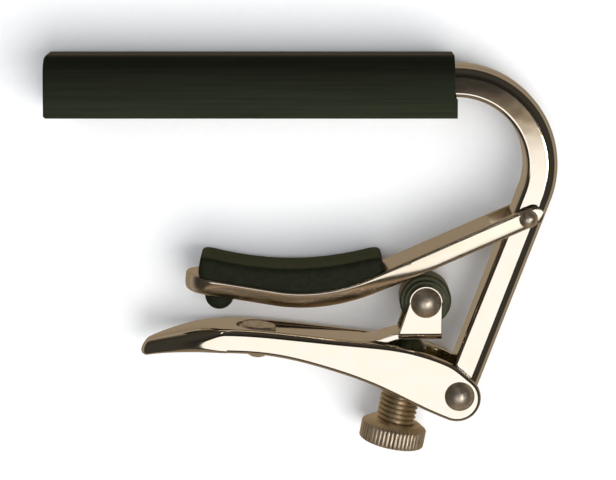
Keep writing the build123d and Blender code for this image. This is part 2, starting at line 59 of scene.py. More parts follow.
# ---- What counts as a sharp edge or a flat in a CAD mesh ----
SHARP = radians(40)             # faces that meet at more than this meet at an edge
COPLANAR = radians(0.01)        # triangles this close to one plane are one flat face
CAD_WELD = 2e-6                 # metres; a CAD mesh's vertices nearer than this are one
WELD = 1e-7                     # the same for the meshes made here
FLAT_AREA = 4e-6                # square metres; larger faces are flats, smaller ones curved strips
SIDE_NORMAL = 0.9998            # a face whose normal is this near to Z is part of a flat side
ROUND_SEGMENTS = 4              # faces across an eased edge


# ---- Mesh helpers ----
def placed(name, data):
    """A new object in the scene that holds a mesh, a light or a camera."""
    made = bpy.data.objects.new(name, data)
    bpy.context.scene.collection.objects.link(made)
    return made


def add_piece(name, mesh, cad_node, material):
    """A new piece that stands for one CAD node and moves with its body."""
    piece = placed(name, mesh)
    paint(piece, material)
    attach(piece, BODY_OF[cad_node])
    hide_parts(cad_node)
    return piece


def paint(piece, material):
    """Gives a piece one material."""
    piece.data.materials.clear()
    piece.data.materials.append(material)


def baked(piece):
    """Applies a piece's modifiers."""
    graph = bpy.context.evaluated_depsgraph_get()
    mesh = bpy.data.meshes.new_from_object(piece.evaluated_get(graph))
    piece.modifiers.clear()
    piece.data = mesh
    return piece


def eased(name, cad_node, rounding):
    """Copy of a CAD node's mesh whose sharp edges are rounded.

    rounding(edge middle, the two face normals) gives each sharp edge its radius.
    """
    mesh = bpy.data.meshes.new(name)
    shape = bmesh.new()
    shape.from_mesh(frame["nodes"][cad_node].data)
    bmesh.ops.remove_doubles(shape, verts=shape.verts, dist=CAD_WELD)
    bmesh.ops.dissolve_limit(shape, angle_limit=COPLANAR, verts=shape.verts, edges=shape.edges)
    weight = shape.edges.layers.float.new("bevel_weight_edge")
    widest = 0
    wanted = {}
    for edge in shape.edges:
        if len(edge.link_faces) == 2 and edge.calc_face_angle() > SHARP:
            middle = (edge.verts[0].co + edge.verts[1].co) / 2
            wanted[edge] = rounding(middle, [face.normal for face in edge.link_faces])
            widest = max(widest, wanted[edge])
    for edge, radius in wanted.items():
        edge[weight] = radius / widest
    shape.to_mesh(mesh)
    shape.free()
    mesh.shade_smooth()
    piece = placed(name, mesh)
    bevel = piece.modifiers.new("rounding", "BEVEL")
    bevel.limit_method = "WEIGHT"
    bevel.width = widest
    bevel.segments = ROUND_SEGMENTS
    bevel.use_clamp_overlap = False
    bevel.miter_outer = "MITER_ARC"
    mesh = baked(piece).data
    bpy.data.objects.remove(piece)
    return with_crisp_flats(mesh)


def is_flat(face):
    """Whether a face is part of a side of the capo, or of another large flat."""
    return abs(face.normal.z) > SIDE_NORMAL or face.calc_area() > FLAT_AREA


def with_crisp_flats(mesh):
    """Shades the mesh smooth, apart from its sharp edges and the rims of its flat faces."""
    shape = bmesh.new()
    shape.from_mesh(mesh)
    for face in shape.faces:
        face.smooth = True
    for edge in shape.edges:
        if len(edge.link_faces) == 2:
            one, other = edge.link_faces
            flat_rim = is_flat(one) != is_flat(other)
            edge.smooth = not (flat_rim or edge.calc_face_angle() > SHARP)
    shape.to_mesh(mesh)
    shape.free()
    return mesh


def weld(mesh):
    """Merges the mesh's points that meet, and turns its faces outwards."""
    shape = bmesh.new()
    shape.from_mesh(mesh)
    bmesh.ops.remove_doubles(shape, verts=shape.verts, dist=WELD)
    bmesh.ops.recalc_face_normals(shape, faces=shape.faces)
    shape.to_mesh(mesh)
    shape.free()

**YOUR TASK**
Quote only the stretch of lines that starts the data above and ends with the line containing "piece.data.materials.append(material)", both included.

**FINISHED ANSWER**
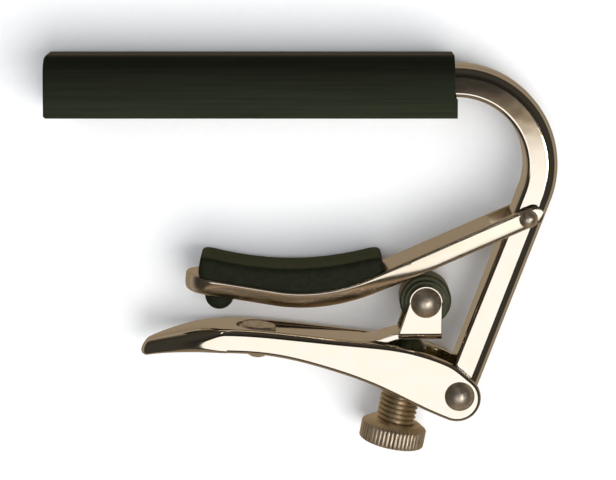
Keep writing the build123d and Blender code for this image. This is part 2, starting at line 59 of scene.py. More parts follow.
# ---- What counts as a sharp edge or a flat in a CAD mesh ----
SHARP = radians(40)             # faces that meet at more than this meet at an edge
COPLANAR = radians(0.01)        # triangles this close to one plane are one flat face
CAD_WELD = 2e-6                 # metres; a CAD mesh's vertices nearer than this are one
WELD = 1e-7                     # the same for the meshes made here
FLAT_AREA = 4e-6                # square metres; larger faces are flats, smaller ones curved strips
SIDE_NORMAL = 0.9998            # a face whose normal is this near to Z is part of a flat side
ROUND_SEGMENTS = 4              # faces across an eased edge


# ---- Mesh helpers ----
def placed(name, data):
    """A new object in the scene that holds a mesh, a light or a camera."""
    made = bpy.data.objects.new(name, data)
    bpy.context.scene.collection.objects.link(made)
    return made


def add_piece(name, mesh, cad_node, material):
    """A new piece that stands for one CAD node and moves with its body."""
    piece = placed(name, mesh)
    paint(piece, material)
    attach(piece, BODY_OF[cad_node])
    hide_parts(cad_node)
    return piece


def paint(piece, material):
    """Gives a piece one material."""
    piece.data.materials.clear()
    piece.data.materials.append(material)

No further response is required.